The following function will create a LightGBM trainer, train it, and return the result.

def train_lightgbm(num_workers: int, use_gpu: bool = False) -> Result:
    train_dataset, valid_dataset, _ = prepare_data()

    # Scale some random columns, and categorify the categorical_column,
    # allowing LightGBM to use its built-in categorical feature support
    scaler = StandardScaler(columns=["mean radius", "mean texture"])
    categorizer = Categorizer(["categorical_column"])

    train_dataset = categorizer.fit_transform(scaler.fit_transform(train_dataset))
    valid_dataset = categorizer.transform(scaler.transform(valid_dataset))

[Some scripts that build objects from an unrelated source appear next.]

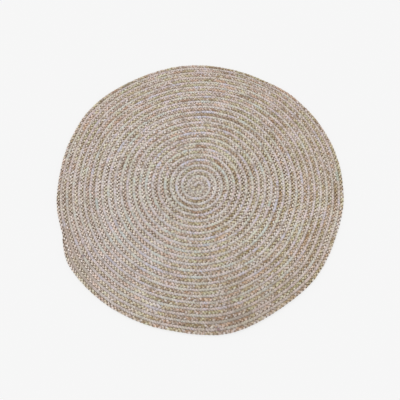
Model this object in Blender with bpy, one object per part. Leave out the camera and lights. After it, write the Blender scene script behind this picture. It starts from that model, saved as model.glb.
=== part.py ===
"""A round braided rug, lying flat.

A flat jute plait and a narrower cotton plait lie side by side and are wound and sewn into one
flat spiral. The rug is one closed solid. Its underside is flat, its top face rises over every
plait of every turn, and its rim follows the slightly uneven outline of the sewn spiral. Seen
from above, the spiral winds outward clockwise, and its outer end is thinned and tucked in.
"""

import math
from typing import NamedTuple

import bmesh
import bpy
from mathutils import Vector

# Driving dimensions, in metres.
TURNS = 24
COTTON_WIDTH = 0.0118
JUTE_WIDTH = 0.0139
COTTON_HEIGHT = 0.0086
JUTE_HEIGHT = 0.0096
GROOVE_HEIGHT = 0.0062          # where two plaits meet
RIM_HEIGHT = 0.0046             # widest point of the outer plait's round side
RIM_UNDERCUT = 0.0030           # the flat underside stops this far inside the rim

# Directions are in degrees, anticlockwise from +X.
END_DIRECTION = 198.0           # where the outer end of the spiral is tucked in
END_TAPER = 16.0                # the last turn thins out over this much of its run

STEPS_PER_TURN = 60
MIDDLE_SHARE = 0.65             # the middle turns lie this share of the way to the rim
OUTER_SHARE = 0.87              # the outer turns lie this share of the way to the rim
MERGE_DISTANCE = 0.00001
SHARP_ANGLE = 60.0

# The start of the spiral is wound a little off centre and a little loose.
START_OFFSET = Vector((-0.0024, -0.0014, 0.0))
START_OFFSET_UNTIL = 0.045      # the offset is whole as far out as this,
START_OFFSET_ENDS = 0.140       # and gone from here on
START_SWELL = 0.004             # how much further out the loose turns lie
START_SWELL_WHOLE = 0.030       # the swell is whole from here
START_SWELL_UNTIL = 0.060       # to here,
START_SWELL_ENDS = 0.135        # and gone from here on

# Worked out from the sizes above.
TURN_PITCH = COTTON_WIDTH + JUTE_WIDTH
RIM_RADIUS = TURNS * TURN_PITCH


class Bulge(NamedTuple):
    """How far the hand-sewn turns stand outside an even spiral in one direction.

    The direction is in degrees and the offsets are in millimetres, less than 0 inside it.
    """

    direction: float
    middle: float               # of the turns at MIDDLE_SHARE of the way out
    outer: float                # of the turns at OUTER_SHARE of the way out
    rim: float                  # of the outermost turn


# The peaks and dips, in order around the rug.
BULGES = (
    Bulge(direction=15, middle=6.0, outer=4.5, rim=2.5),
    Bulge(direction=45, middle=6.0, outer=6.0, rim=-1.0),
    Bulge(direction=62, middle=8.5, outer=4.5, rim=-13.0),
    Bulge(direction=77, middle=6.0, outer=1.0, rim=-12.0),
    Bulge(direction=95, middle=1.5, outer=-3.0, rim=-6.5),
    Bulge(direction=115, middle=2.5, outer=-5.0, rim=-8.0),
    Bulge(direction=145, middle=7.0, outer=5.5, rim=5.0),
    Bulge(direction=157, middle=8.0, outer=-1.0, rim=-2.5),
    Bulge(direction=175, middle=6.5, outer=-2.0, rim=-8.5),
    Bulge(direction=188, middle=8.0, outer=-0.5, rim=-2.5),
    Bulge(direction=198, middle=8.5, outer=0.5, rim=-3.5),
    Bulge(direction=215, middle=8.0, outer=5.0, rim=1.0),
    Bulge(direction=232, middle=5.5, outer=0.5, rim=-3.0),
    Bulge(direction=246, middle=4.0, outer=-3.5, rim=-6.0),
    Bulge(direction=261, middle=3.5, outer=-3.5, rim=-7.0),
    Bulge(direction=280, middle=4.0, outer=4.0, rim=7.0),
    Bulge(direction=304, middle=3.0, outer=-4.5, rim=-6.0),
    Bulge(direction=320, middle=2.0, outer=-0.5, rim=-1.0),
    Bulge(direction=337, middle=1.0, outer=-4.0, rim=-6.5),
    Bulge(direction=355, middle=5.0, outer=2.5, rim=1.0),
)


class Station(NamedTuple):
    """One point of the ribbed top, on the radius where a turn starts."""

    radius: float
    height: float


def smooth_step(amount):
    """Ease from 0 to 1, with a level start and end."""
    amount = min(max(amount, 0.0), 1.0)
    return amount * amount * (3.0 - 2.0 * amount)


def ease(amount, start, end):
    """Ease from 0 at the start to 1 at the end."""
    return smooth_step((amount - start) / (end - start))


def bulge_at(direction):
    """The middle, outer and rim offsets in metres, eased from each bulge to the next."""
    following = BULGES[1:] + BULGES[:1]
    for here, after in zip(BULGES, following):
        span = (after.direction - here.direction) % 360.0
        along = (direction - here.direction) % 360.0
        if along < span:
            share = smooth_step(along / span)
            middle = here.middle + share * (after.middle - here.middle)
            outer = here.outer + share * (after.outer - here.outer)
            rim = here.rim + share * (after.rim - here.rim)
            return 0.001 * middle, 0.001 * outer, 0.001 * rim
    raise ValueError("the bulges must go once around the rug")


def unevenness(radius, direction):
    """How far a point of an even spiral is pushed outward by the hand that sewed it."""
    middle, outer, rim = bulge_at(direction)
    share = radius / RIM_RADIUS
    swell = ease(radius, 0.0, START_SWELL_WHOLE)
    swell *= 1.0 - ease(radius, START_SWELL_UNTIL, START_SWELL_ENDS)
    offset = START_SWELL * swell
    if share < MIDDLE_SHARE:
        return offset + middle * share / MIDDLE_SHARE
    if share < OUTER_SHARE:
        return offset + middle + ease(share, MIDDLE_SHARE, OUTER_SHARE) * (outer - middle)
    return offset + outer + ease(share, OUTER_SHARE, 1.0) * (rim - outer)


def ribbed_profile():
    """The grooves and crests of every turn, from the centre to the rim.

    The first turn lies inside radius 0, because the spiral starts at the centre and every
    point of a turn moves outward by one pitch as the turn is wound.
    """
    stations = []
    for turn in range(-1, TURNS - 1):
        start = turn * TURN_PITCH
        stations.append(Station(start, GROOVE_HEIGHT))
        stations.append(Station(start + 0.5 * COTTON_WIDTH, COTTON_HEIGHT))
        stations.append(Station(start + COTTON_WIDTH, GROOVE_HEIGHT))
        stations.append(Station(start + COTTON_WIDTH + 0.5 * JUTE_WIDTH, JUTE_HEIGHT))
    stations.append(Station((TURNS - 1) * TURN_PITCH, RIM_HEIGHT))
    return stations


def thin_the_end(radius, height, wound):
    """Draw the last turn in to the turn before it, near the spiral's outer end."""
    inner_edge = (TURNS - 2 + wound) * TURN_PITCH
    if radius < inner_edge:
        return radius, height
    full_width = smooth_step((1.0 - wound) * 360.0 / END_TAPER)
    radius = inner_edge + full_width * (radius - inner_edge)
    height = RIM_HEIGHT + full_width * (height - RIM_HEIGHT)
    return radius, height


def spiral_point(station, wound):
    """Where a station of the profile lies after a share, 0 to 1, of a turn is wound."""
    radius = max(station.radius + wound * TURN_PITCH, 0.0)
    height = station.height
    if radius <= MERGE_DISTANCE:
        return Vector((0.0, 0.0, GROOVE_HEIGHT)) + START_OFFSET
    start_share = 1.0 - ease(radius, START_OFFSET_UNTIL, START_OFFSET_ENDS)
    radius, height = thin_the_end(radius, height, wound)
    direction = END_DIRECTION - 360.0 * wound
    radius += unevenness(radius, direction)
    angle = math.radians(direction)
    place = Vector((radius * math.cos(angle), radius * math.sin(angle), height))
    return place + start_share * START_OFFSET


def roll_up_top(bm):
    """Roll a flat grid, one turn long, into the whole spiral and weld turn to turn."""
    profile = ribbed_profile()
    rows = len(profile) - 1
    bmesh.ops.create_grid(bm, x_segments=STEPS_PER_TURN, y_segments=rows, size=1.0)
    for vert in bm.verts:
        step = round(0.5 * (vert.co.x + 1.0) * STEPS_PER_TURN)
        row = round(0.5 * (vert.co.y + 1.0) * rows)
        vert.co = spiral_point(profile[row], step / STEPS_PER_TURN)
    bmesh.ops.remove_doubles(bm, verts=bm.verts, dist=MERGE_DISTANCE)


def close_underside(bm):
    """Carry the rim down and in to the floor, and close it with one flat face."""
    rim = [edge for edge in bm.edges if edge.is_boundary]
    lower = bmesh.ops.extrude_edge_only(bm, edges=rim)["geom"]
    for vert in (item for item in lower if isinstance(item, bmesh.types.BMVert)):
        inward = Vector((vert.co.x, vert.co.y, 0.0)).normalized() * RIM_UNDERCUT
        vert.co -= inward
        vert.co.z = 0.0
    bmesh.ops.holes_fill(bm, edges=[edge for edge in bm.edges if edge.is_boundary])
    bmesh.ops.recalc_face_normals(bm, faces=bm.faces)


def centre_on_floor(bm):
    """Put the middle of the outline's box on the origin, with the underside at z = 0."""
    xs = [vert.co.x for vert in bm.verts]
    ys = [vert.co.y for vert in bm.verts]
    middle = Vector((0.5 * (min(xs) + max(xs)), 0.5 * (min(ys) + max(ys)), 0.0))
    bmesh.ops.translate(bm, verts=bm.verts, vec=-middle)


def plait_material():
    """Natural jute and pale cotton, seen as one colour."""
    material = bpy.data.materials.new("jute_and_cotton")
    material.use_nodes = True
    shader = material.node_tree.nodes["Principled BSDF"]
    shader.inputs["Base Color"].default_value = (0.47, 0.39, 0.31, 1.0)
    shader.inputs["Roughness"].default_value = 0.95
    shader.inputs["Metallic"].default_value = 0.0
    return material


def build_rug(collection):
    """The whole rug as one closed solid."""
    bm = bmesh.new()
    roll_up_top(bm)
    close_underside(bm)
    centre_on_floor(bm)
    mesh = bpy.data.meshes.new("braided_rug")
    bm.to_mesh(mesh)
    bm.free()
    mesh.materials.append(plait_material())
    mesh.shade_smooth()
    mesh.set_sharp_from_angle(angle=math.radians(SHARP_ANGLE))
    collection.objects.link(bpy.data.objects.new("braided_rug", mesh))


def main():
    for item in list(bpy.data.objects):
        bpy.data.objects.remove(item)
    collection = bpy.data.collections.new("round_braided_rug")
    bpy.context.scene.collection.children.link(collection)
    build_rug(collection)


main()
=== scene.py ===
# %% [markdown]
# # A round rug of braided jute and cotton
#
# The rug is one long jute plait and one slightly narrower cotton plait. They lie side by side
# and are wound and sewn into a flat spiral. This lesson models both plaits strand by strand,
# lays them along the hand-sewn spiral and gives each yarn its own procedural finish. Lengths are
# in metres, and directions are in degrees anticlockwise from +X, unless a comment says otherwise.

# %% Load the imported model
import math
from typing import NamedTuple

import bmesh
import bpy
import numpy as np
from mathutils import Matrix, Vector


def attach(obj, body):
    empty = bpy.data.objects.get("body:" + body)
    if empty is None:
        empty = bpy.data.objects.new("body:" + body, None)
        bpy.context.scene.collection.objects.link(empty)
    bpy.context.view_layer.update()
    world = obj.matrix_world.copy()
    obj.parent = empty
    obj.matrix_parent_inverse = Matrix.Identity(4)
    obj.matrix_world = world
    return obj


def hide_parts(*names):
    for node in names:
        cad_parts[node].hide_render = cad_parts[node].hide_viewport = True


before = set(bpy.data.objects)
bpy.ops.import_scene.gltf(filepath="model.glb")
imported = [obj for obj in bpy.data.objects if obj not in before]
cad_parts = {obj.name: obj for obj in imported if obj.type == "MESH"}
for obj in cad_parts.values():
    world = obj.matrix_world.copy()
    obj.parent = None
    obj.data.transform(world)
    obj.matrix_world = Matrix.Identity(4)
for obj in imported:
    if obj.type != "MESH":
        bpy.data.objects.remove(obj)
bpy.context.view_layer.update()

# %% [markdown]
# ## The spiral
#
# A place on the rug is easiest to give as a sewer would: how many turns have been wound, and
# how far out it lies in that turn. One function turns such places into metres. The rug is sewn
# by hand, so its turns swell and dip a little, most of all at the rim, and the first few turns
# are a little loose and off centre. A plain spiral would look machine-made, and a route drawn
# point by point would be a long list. A few bulges, eased from one to the next, are enough.

# %% Sizes of the spiral
TURNS = 24
COTTON_WIDTH = 0.0118
JUTE_WIDTH = 0.0139
TURN_PITCH = COTTON_WIDTH + JUTE_WIDTH
RIM_RADIUS = TURNS * TURN_PITCH
MIDDLE_SHARE = 0.65             # the middle turns lie this share of the way to the rim
OUTER_SHARE = 0.87              # the outer turns lie this share of the way to the rim
START_OFFSET = (-0.0024, -0.0014)
START_OFFSET_UNTIL = 0.045      # the offset is whole as far out as this,
START_OFFSET_ENDS = 0.140       # and gone from here on
START_SWELL = 0.004             # how much further out the loose first turns lie
START_SWELL_WHOLE = 0.030       # the swell is whole from here
START_SWELL_UNTIL = 0.060       # to here,
START_SWELL_ENDS = 0.135        # and gone from here on
END_DIRECTION = 198.0           # where the outer end is tucked in
END_TAPER = 16.0                # degrees over which the last turn thins out


class Bulge(NamedTuple):
    """How far the turns stand outside an even spiral, in millimetres, in one direction."""

    direction: float
    middle: float               # of the turns at MIDDLE_SHARE of the way out
    outer: float                # of the turns at OUTER_SHARE of the way out
    rim: float                  # of the outermost turn


BULGES = (
    Bulge(15, 6.0, 4.5, 2.5),
    Bulge(45, 6.0, 6.0, -1.0),
    Bulge(62, 8.5, 4.5, -13.0),
    Bulge(77, 6.0, 1.0, -12.0),
    Bulge(95, 1.5, -3.0, -6.5),
    Bulge(115, 2.5, -5.0, -8.0),
    Bulge(145, 7.0, 5.5, 5.0),
    Bulge(157, 8.0, -1.0, -2.5),
    Bulge(175, 6.5, -2.0, -8.5),
    Bulge(188, 8.0, -0.5, -2.5),
    Bulge(198, 8.5, 0.5, -3.5),
    Bulge(215, 8.0, 5.0, 1.0),
    Bulge(232, 5.5, 0.5, -3.0),
    Bulge(246, 4.0, -3.5, -6.0),
    Bulge(261, 3.5, -3.5, -7.0),
    Bulge(280, 4.0, 4.0, 7.0),
    Bulge(304, 3.0, -4.5, -6.0),
    Bulge(320, 2.0, -0.5, -1.0),
    Bulge(337, 1.0, -4.0, -6.5),
    Bulge(355, 5.0, 2.5, 1.0),
)


# %% Ease from one bulge to the next
def ease(amount, start=0.0, end=1.0):
    """Ease from 0 at the start to 1 at the end, level at both."""
    amount = np.clip((amount - start) / (end - start), 0.0, 1.0)
    return amount * amount * (3.0 - 2.0 * amount)


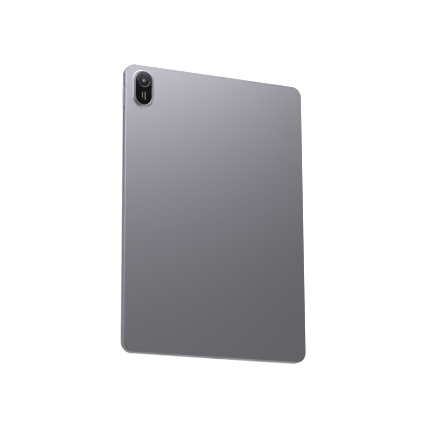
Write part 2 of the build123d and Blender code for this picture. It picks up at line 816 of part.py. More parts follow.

    # LightGBM specific params
    params = {
        "objective": "binary",
        "metric": ["binary_logloss", "binary_error"],
    }

    trainer = LightGBMTrainer(
        scaling_config=ScalingConfig(num_workers=num_workers, use_gpu=use_gpu),
        label_column="target",
        params=params,
        datasets={"train": train_dataset, "valid": valid_dataset},
        num_boost_round=100,
        metadata = {"scaler_pkl": scaler.serialize(), "categorizer_pkl": categorizer.serialize()}
    )
    result = trainer.fit()
    print(result.metrics)

    return result

Once we have the result, we can do batch inference on the obtained model. Let’s define a utility function for this.

import pandas as pd
from ray.train import Checkpoint


class Predict:

    def __init__(self, checkpoint: Checkpoint):
        self.model = LightGBMTrainer.get_model(checkpoint)
        self.scaler = Preprocessor.deserialize(checkpoint.get_metadata()["scaler_pkl"])
        self.categorizer = Preprocessor.deserialize(checkpoint.get_metadata()["categorizer_pkl"])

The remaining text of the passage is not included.